We know that 3D modelling is an arduous process, requiring extreme attention to detail and creativity. It might be draining sometimes, too.
So we're offering you an opportunity to break away from your work and draw inspiration from some of the most extraordinary movie characters that were brought to life with the help of technology. Everything about these CG-generated movie characters is so convincing, it makes us wonder what wizardry stuff this level of CG will deliver in the future.
Can you match the level of expertise? We’d love to see your work!
1.Davy Jones, Pirates of the Caribbean: Dead Man's Chest
Entertainment Weekly named this Octopus-faced villain the second most convincing computer generated film character in film history (after King Kong, of course) and it’s fair to say – everyone saw it coming. Industrial Light and Magic tackled this ambitious project with exemplary precision and expertise, since seamlessly blending in Davy Jones and seventeen of his transmogrified crew with real, flesh-and-blood actors was a full-on challenge. The entire filming process was unique, too. Traditionally, the movements of a character like Davy Jones would be recorded using an old trick called “motion capture”, when the actor re-creates all of the actions in an isolated bluescreen soundstage. In Dead Man’s Chest, Bill Nighy, the actor who hides under the computer-generated octopus face, was acting on the main movie sets alongside Depp and others, wearing only something that he himself nicknamed “pajamas”, with reference dots on his face and around the suit.

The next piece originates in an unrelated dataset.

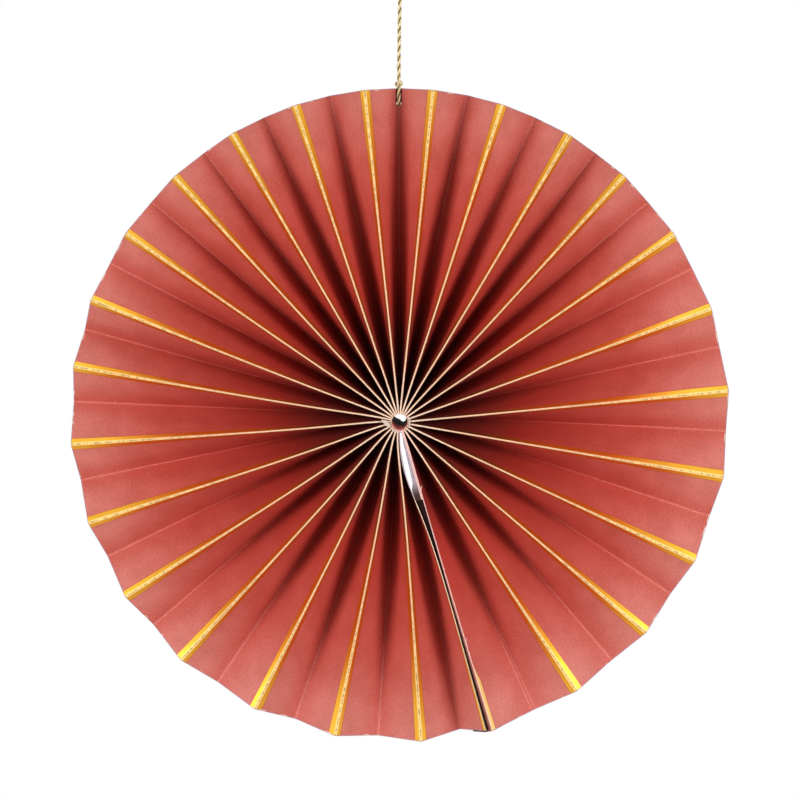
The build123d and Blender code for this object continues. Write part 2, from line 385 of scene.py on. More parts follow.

2.Dobby, Harry Potter and the Deathly Hallows Part 1
Dobby is the most likeable house elf you’ve ever seen, do not deny it. He does look more human than his previous incarnations, but it took a team of 60 CG wizards 16 months to breathe new life into this magical creature. Dobby was played by a real actor and only later a crew of Framestore’s designers replaced it with animation. Months of rigorous work haven’t gone unnoticed, as Harry Potter and the Deathly Hallows Part 1 was nominated for an Oscar.
Although the movie was a flop, the Wolfman character is an intriguing blend of old and new world techniques: state-of-art make-up and mind-blowing CG. It’s nicely balanced and proper terrifying, as intended. Movie posters are especially eye-catching and give a good glimpse into the CG-extended film reality.
4.Hulk, The Avengers
Software engineered for the fantasy menagerie of “The Golden Compass” was used as a springboard for rendering the Hulk. Hulk is an entirely computer-generated character, but a cutting-edge motion-capture technology was used to mimic the brutal, sharp and aggressive movements of football linebackers and it also applied phosphorescent face paint and strobe lighting to digitally capture even the most subtle facial movement.
5.Gollum, Lord of the Rings
When it comes to CG-created movie characters, Lord of the Ring’s Gollum is always in the top three most admired Hollywood creations. Raitt, who’s behind this impressive CG-generated model, and his team developed a technique that implemented 964 control points on the model of Gollum’s face that made it possible to control Gollum’s facial movements in great detail.
6.The Iron Man
We’re coming to a point where CG gets better every day and if it’s possible to do it practically, then it is just as well possible digitally. What the actor wore during filming was the so-called football suit or a half-suit. What the actor playing The Iron Man needed to wear was the upper body piece, helmet, gloves and arms. The scene where Tony Stark’s house is blasted off the hill was also all CG-created.
Avatar’s ten feet tall alien race with shining blue skin is one of the most impressive creative adventures to ever venture into the big screen. Near-900 strong crew worked around the clock to bring this science-fiction epic as close to reality as it was possible. 1,800 stereoscopic, photo-realistic visual effects shots of the creatures, the machines and vehicles, equipment, environment and everything else were created. The goal was to incorporate the details of the physical actors into the digital characters, so a great number of photographs and scans was used.